DaemonMaker Correct answer

6 years agoTwo additional major benefits of ReLUs are sparsity and a reduced likelihood of vanishing gradient. But first recall the definition of a ReLU is $h = \max(0, a)$ where $a = Wx + b$.

One major benefit is the reduced likelihood of the gradient to vanish. This arises when $a > 0$. In this regime the gradient has a constant value. In contrast, the gradient of sigmoids becomes increasingly small as the absolute value of x increases. The constant gradient of ReLUs results in faster learning.

The other benefit of ReLUs is sparsity. Sparsity arises when $a \le 0$. The more such units that exist in a layer the more sparse the resulting representation. Sigmoids on the other hand are always likely to generate some non-zero value resulting in dense representations. Sparse representations seem to be more beneficial than dense representations.

When you say the gradient, you mean with respect to weights or the input x? @DaemonMaker

With respect to the weights. Gradient-based learning algorithms always taking the gradient with respect to the parameters of the learner, i.e. the weights and biases in a NN.

What do you mean by "dense" and "sparse" "representations" ? Query to google "sparse representation neural networks" doesn't seem to come up with anything relevant.

sparsity refers to several weights, or coefficients in regression, being equal to zero.

"Sparse representations seem to be more beneficial than dense representations." Could you provide a source or explanation?

The only paper that I can think of off the top of my head that discusses this would be Learning Deep Architectures for AI by Yoshua Bengio. See section 13.2. (https://www.iro.umontreal.ca/~lisa/pointeurs/TR1312.pdf) However I'm confident you'll find more if you look up the affects of L1-norms on the activations the layer of an NN.

I don't understand how this answer is at all correct. The "reduced likelihood of the gradient to vanish" leaves something to be desired. The ReLu is ZERO for sufficiently small $x$. During learning, you gradients WILL vanish for certain neurons when you're in this regime. In fact, it's clearly unavoidable, because otherwise your network will be linear. Batch normalization solves this mostly. This doesn't even mention the most important reason: ReLu's and their gradients. are extremely fast to compute, compared to a sigmoid.

Although perhaps I'm being too harsh, given that this answer was posted in 2014, and batch normalization came out the next year...

I'm new to the subject, but it's hard for me to see how ReLU would be appropriate if the goal is for the model to learn a continuous functional mapping, as opposed to, say, discrete classification. Wouldn't the result be that you're approximating a continuous function with a series of discrete line segments? This might be okay in some contexts, but in others, continuous differentials might be important.

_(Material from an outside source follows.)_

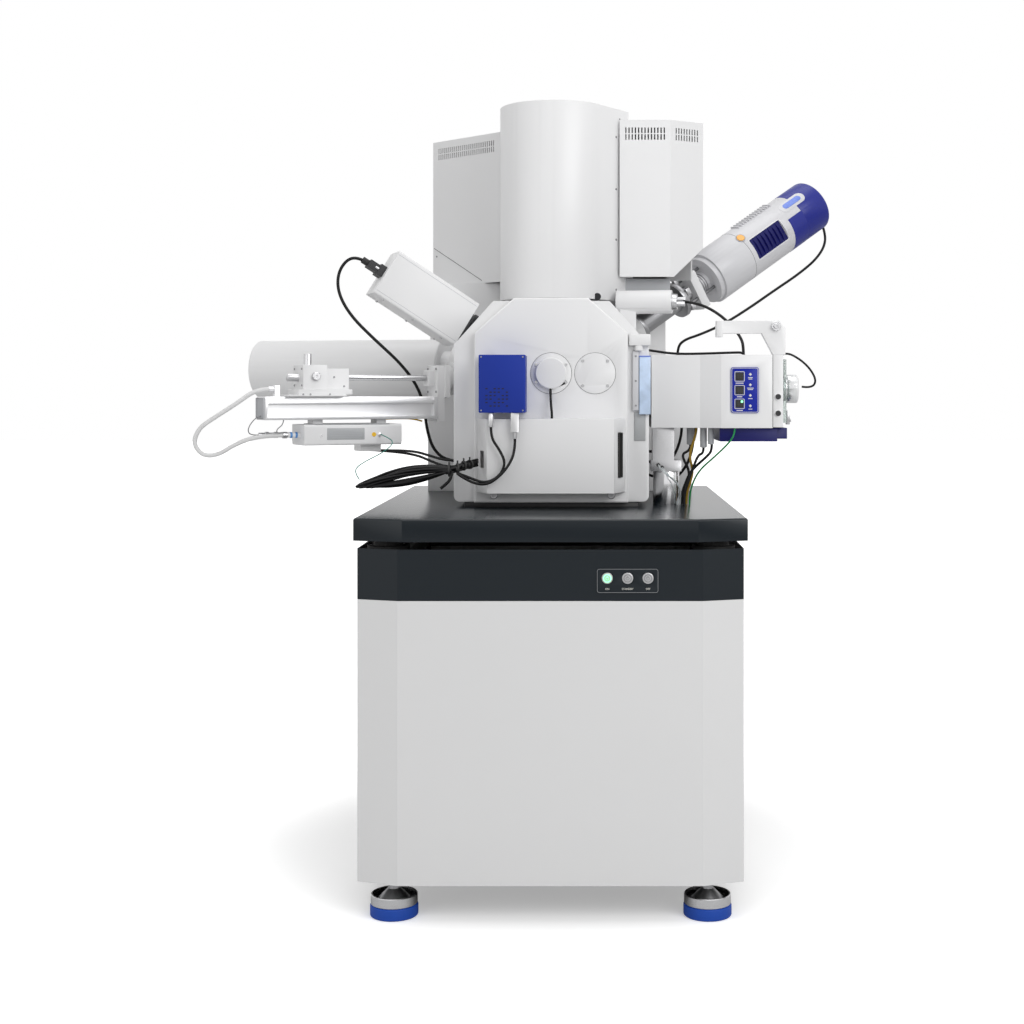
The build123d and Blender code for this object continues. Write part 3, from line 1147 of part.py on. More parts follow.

Yes, that's right @GrantPetty. As long as the function of interest can be reasonably approximated by a piecewise linear function then ReLU will suffice. Where the function cannot be, or say the number of pieces is too great to achieve a reasonable approximation, then ReLU is not likely to be one's best choice.

to further add on what @DaemonMaker said: if you have lots of data as in Deep Learning then RELU is likely to give u better result (as RELU is a coarse-grain appoximation), but if your input is just a small number, then the fine-grain approximation via sigmoid may be better.

License under CC-BY-SA with attribution

Content dated before 6/26/2020 9:53 AM

Michael B 3 years ago

An extra piece of answer to complete on the **Sparse vs Dense performance debate**. Don't think about NN anymore, just think about linear algebra and matrix operations, because forward and backward propagations are a series of matrix operations. Now remember that there exist a lot of optimized operator to apply to sparse matrix and so optimizing those operations in our network could dramatically improve the performance of the algorithm. I hope that could help some of you guys...